While a new site for the command headquarters has not yet been chosen, an AFRICOM official told VOA that planners will be looking first to other European countries, and then at moving the command to the U.S.

“The team will look at available infrastructure, housing, access to transportation, adequate medical care, and a range of other consideration factors,” said AFRICOM spokesman Col. Chris Karns.

“It will be a deliberate and orderly approach and process,” he added, noting, “It was important to let partners as well as personnel and families know that planning is under way.”

Africa itself, where the U.S. has long tried to maintain a small military footprint, is not under consideration, officials said.

Just how much moving AFRICOM’s headquarters from Stuttgart will cost, and how much money could be saved by using another location, has yet to be determined.

Reaction to changes

While U.S. military officials argue the changes are strategically necessary and will give them more flexibility, German officials have expressed disappointment at the U.S. decision to pull some 12,000 troops from the country.

FILE - Norbert Roettgen, Chairman of the Foreign Affairs Committee of the Bundestag, speaks during a press conference in Berlin, Germany, Feb. 18, 2020.

"Instead of strengthening NATO, the troop withdrawal will weaken the alliance," Norbert Roettgen, a senior ally of German Chancellor Angela Merkel and the chairman of the German parliament's foreign affairs committee, told the Augsburger Allgemeine newspaper.

U.S. lawmakers, including some Republicans who often side with Trump, have also raised concerns about the changes, though Sen.
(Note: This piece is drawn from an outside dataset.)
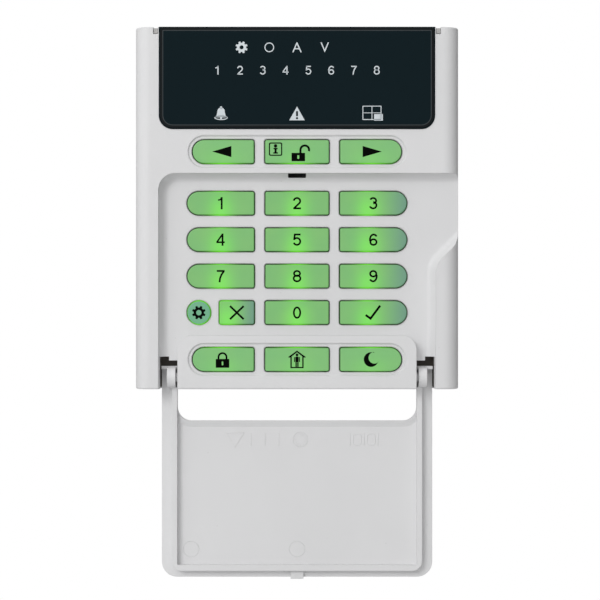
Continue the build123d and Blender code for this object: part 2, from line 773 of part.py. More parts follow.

Jim Inhofe, chairman of the Senate Armed Services Committee, has called the moves “sound.”

Trump defended the decision to pull troops out of Germany earlier this week, suggesting the U.S. could move troops based with other NATO allies if those countries do not increase defense spending.

"We don't want to be the suckers anymore,” he told reporters Wednesday.

But some analysts have raised concerns that moving troops and critical commands from Germany will hurt overall operations.

“We get huge benefits from our U.S. military posture in Germany,” said Bradley Bowman, a former adviser to members of the Senate Armed Services and Foreign Relations committees.

“We are able to project U.S. military power into North Africa and the Middle East much more effectively because of our military posture in Germany,” said Bowman, now with the Washington-based Foundation for the Defense of Democracies.